Case in point: Mercedes went 5-for-6 with two homers on Aug. 15. Before he played his next game he posted a picture of a Japanese flag on what’s quickly becoming a must-follow Instagram account.

Now he’s saying he’s going to play in Japan?

No, he hasn’t looked into that or have any offers from teams overseas, he said.

But, yeah, that was the implication, he said.

“I can play anywhere,” he said. “I was just maybe frustrated at that point. If I can’t play in the big leagues, I can play in Japan or Mexico, the Dominican, whatever.”
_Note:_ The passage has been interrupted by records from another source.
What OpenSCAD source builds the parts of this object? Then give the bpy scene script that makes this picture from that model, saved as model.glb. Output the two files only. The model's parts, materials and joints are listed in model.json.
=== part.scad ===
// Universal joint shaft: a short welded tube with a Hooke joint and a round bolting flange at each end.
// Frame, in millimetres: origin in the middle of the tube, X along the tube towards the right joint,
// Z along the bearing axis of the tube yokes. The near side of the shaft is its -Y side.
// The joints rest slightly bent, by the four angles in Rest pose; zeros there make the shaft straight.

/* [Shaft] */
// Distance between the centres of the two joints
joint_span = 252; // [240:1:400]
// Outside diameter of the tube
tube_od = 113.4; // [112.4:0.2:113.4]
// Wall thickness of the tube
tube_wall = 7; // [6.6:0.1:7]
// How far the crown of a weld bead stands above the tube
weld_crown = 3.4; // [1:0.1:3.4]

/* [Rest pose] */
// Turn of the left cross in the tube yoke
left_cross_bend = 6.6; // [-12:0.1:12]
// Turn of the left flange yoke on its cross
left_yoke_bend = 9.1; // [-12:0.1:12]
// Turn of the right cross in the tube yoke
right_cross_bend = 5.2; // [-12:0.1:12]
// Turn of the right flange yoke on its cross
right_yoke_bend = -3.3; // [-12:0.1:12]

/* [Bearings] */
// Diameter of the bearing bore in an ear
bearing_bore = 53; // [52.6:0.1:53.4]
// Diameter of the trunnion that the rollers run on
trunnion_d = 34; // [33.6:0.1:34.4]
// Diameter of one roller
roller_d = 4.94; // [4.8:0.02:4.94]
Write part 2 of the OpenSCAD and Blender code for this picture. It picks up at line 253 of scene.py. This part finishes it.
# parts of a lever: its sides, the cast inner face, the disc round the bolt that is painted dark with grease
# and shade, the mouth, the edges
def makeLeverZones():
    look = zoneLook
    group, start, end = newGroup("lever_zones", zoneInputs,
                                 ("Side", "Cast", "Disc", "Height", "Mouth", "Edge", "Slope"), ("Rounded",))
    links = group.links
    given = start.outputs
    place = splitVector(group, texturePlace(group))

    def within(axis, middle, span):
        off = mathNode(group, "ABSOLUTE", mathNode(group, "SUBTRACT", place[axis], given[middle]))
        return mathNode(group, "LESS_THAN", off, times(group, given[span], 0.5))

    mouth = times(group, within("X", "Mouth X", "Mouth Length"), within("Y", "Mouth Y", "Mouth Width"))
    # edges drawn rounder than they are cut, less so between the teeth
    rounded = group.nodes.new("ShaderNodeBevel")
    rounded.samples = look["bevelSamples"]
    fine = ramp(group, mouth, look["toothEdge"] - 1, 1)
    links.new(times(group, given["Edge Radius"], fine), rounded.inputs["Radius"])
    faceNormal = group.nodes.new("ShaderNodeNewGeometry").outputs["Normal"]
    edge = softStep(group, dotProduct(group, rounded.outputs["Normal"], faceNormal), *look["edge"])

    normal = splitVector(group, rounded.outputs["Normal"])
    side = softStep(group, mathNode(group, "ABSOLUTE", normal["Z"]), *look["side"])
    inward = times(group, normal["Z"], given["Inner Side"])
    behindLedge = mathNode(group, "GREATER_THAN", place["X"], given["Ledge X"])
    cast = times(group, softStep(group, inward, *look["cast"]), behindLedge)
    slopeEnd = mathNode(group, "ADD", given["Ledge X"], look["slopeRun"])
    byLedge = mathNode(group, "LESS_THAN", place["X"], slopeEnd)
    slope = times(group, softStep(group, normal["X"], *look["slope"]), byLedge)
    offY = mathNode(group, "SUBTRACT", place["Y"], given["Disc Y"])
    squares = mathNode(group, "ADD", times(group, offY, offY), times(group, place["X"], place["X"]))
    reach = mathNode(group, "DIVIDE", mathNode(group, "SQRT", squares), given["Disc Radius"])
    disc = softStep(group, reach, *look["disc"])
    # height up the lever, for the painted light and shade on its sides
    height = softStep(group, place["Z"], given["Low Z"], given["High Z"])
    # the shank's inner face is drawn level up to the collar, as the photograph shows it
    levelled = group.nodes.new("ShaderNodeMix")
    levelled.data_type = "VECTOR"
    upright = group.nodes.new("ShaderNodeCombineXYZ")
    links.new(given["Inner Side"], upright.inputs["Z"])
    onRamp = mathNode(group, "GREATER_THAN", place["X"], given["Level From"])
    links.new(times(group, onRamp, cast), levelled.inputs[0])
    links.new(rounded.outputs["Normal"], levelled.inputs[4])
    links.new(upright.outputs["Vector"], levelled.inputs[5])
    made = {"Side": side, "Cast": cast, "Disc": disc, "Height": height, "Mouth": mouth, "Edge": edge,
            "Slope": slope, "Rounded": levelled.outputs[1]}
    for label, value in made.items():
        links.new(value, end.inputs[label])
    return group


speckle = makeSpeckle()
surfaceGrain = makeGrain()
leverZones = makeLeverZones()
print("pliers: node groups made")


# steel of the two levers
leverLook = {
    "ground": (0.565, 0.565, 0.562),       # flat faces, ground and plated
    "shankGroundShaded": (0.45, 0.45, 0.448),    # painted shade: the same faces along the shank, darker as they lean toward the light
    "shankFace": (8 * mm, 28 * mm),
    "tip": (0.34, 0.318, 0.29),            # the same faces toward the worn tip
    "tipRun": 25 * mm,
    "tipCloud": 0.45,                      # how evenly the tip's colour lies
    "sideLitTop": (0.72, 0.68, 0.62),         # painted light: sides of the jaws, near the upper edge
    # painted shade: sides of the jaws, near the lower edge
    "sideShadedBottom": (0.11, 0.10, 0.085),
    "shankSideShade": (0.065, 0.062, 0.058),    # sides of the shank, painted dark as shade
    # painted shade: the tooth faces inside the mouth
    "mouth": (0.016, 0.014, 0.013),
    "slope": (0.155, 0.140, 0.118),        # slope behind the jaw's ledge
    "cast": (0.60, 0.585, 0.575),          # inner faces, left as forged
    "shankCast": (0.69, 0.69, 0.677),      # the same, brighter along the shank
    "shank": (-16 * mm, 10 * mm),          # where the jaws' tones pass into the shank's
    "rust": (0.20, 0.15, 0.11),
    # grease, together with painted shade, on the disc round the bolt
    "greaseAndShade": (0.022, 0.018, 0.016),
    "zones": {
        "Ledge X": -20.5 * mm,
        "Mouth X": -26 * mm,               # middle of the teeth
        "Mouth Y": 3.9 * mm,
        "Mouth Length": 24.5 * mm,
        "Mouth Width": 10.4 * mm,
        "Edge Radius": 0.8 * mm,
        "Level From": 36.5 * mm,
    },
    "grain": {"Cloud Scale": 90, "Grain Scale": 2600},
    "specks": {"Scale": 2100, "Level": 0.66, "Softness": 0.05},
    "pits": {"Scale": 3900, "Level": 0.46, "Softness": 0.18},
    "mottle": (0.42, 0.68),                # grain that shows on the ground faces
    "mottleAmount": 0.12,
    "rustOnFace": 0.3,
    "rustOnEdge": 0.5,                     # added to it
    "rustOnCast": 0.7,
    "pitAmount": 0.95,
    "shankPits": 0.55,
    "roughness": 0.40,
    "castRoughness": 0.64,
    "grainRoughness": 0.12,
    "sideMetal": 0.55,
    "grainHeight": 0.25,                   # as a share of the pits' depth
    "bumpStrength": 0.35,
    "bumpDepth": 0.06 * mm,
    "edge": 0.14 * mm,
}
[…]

Mercedes, who keeps in regular touch with Luis Robert, Yoan Moncada and Jiménez, doesn’t know exactly what’s next. He rejoined the Sox briefly in Toronto in August as a member of their taxi squad. 
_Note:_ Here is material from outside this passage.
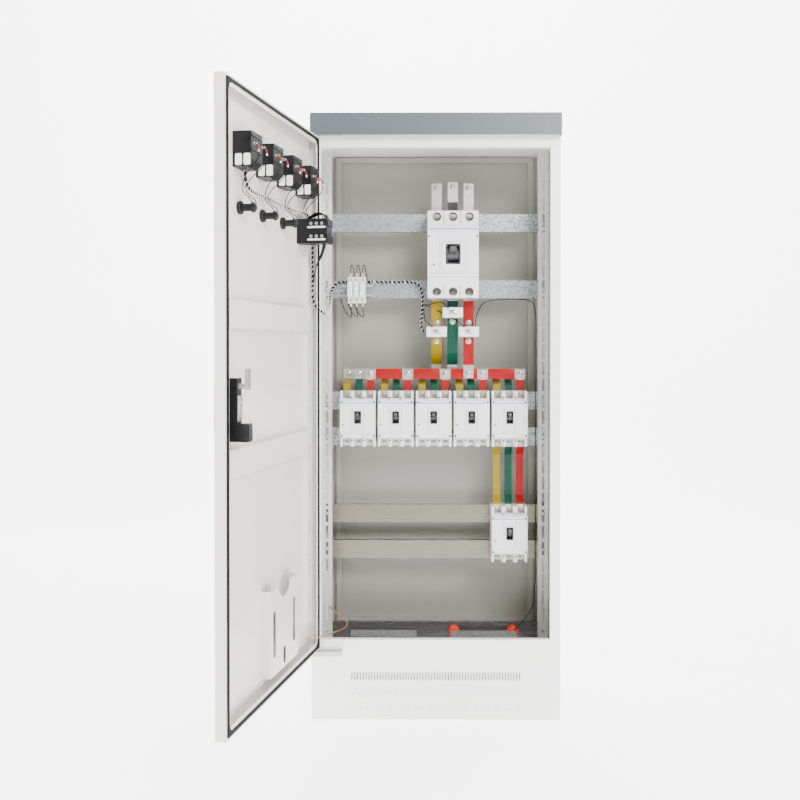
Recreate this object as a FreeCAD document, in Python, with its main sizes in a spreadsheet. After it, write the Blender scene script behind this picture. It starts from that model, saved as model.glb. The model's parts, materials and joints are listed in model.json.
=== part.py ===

“We don’t know what’s going to happen,” said Mercedes, whose focus now is on a strong finish for the Knights, whether it means a chance to be considered taxi-squad depth again in the postseason or an uncertain place in next year’s plans. “Just keep working hard here. If they need me I’m here. I’ll be prepared every time for every moment, just doing the things that I can do on the field.”

That’s the challenge. That’s the goal.

“I just want to keep working hard, keep getting better,” he said.

And know he’s the same player, the same hitter, the same person wherever he gets the chance to play baseball.

Because if there’s one thing he knows, it’s that he has hit everywhere he has played — and raked again since going back to the minors after that weeks-long slide from the April mountaintop that led to the demotion. 

And that his breakout month for the playoff-bound White Sox was no fluke. That he belongs.

“Because I know I’m a good baseball player,” he said. “I’m a good baseball player.”